EUobserver asked the European Commission, which is the only EU institution that can propose legislation or amendments to it, whether it had a view on widening the application of the PNR directive to other modes of traffic.

A spokeswoman said that the commission did not comment on internal documents of the Council of the EU - the EU institution where diplomats and ministers representing the 28 national governments meet.

She merely pointed out that the commission is required to carry out a review of how the directive worked in practice.

That review is due by 25 May 2020, less than 10 months away.

Previously seen as 'disproportionate'

When the commission proposed the PNR directive back in 2011, it was not in favour of widening the scope beyond air travel, calling it "disproportionate".

At the time, the commission made an impact assessment, which is still available online.

The assessment compared the options of applying the directive only to air carriers (D1), and to applying them to air, sea, and rail carriers (D2).

Basically, D2 would lead to more security, but at "substantially" higher costs and privacy intrusion.

"Regarding the options in relation to the modes of transport that should be covered by any future measure, policy option D2 whereby the proposed measure would be extended to air, sea and rail carriers presents some advantages for security compared with policy option D1 as it would cover more modes of transport and more passengers," said the commission.

"However, it involves substantially more interference with data protection and more costs for the public authorities and the carriers than policy option D1 under which the measure would be applied exclusively to air carriers."

The impact assessment pointed out that unlike airline carriers, most sea and railway carriers do not collect PNR data.

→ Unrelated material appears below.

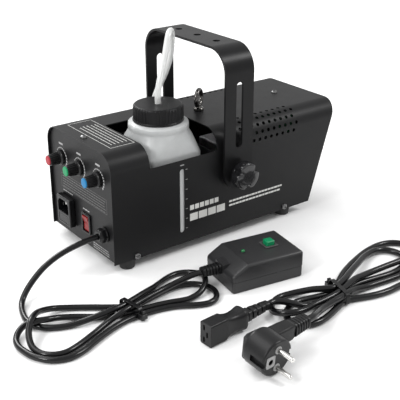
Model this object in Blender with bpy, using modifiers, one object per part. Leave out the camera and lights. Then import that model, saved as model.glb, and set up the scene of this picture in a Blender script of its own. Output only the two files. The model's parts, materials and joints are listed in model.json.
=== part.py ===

"For example, some rail and sea carriers collect PNR-like data for instance the Eurostar and Thalys collect some data when the reservation is made online and cruise ships collect some PNR-like data as well," it said.

"On the other hand, ferries and trains other than the Thalys and the Eurostar do not have computerised reservation systems which are similar to those of air carriers."

The commission noted that "the idea behind using PNR data [was] simply to obtain access to the data that is already collected by carriers".

"Since most train and ships/ferry carriers do not normally collect such data, it would be disproportionate at this stage to require them to transmit data to public authorities."

But the commission assessment did not rule out completely that this could change, merely saying that to add sea and rail travel "seems to be premature, at least at this stage."

"Such an extension to sea and rail travel could be considered in the future, once we will have learned from the experiences with PNR collection from air travel," it added.

Individual member states are already allowed to introduce national laws on the collection of passenger data for other modes of transport, as long as those national laws are in line with EU law. At least France and the UK have made provision to do so.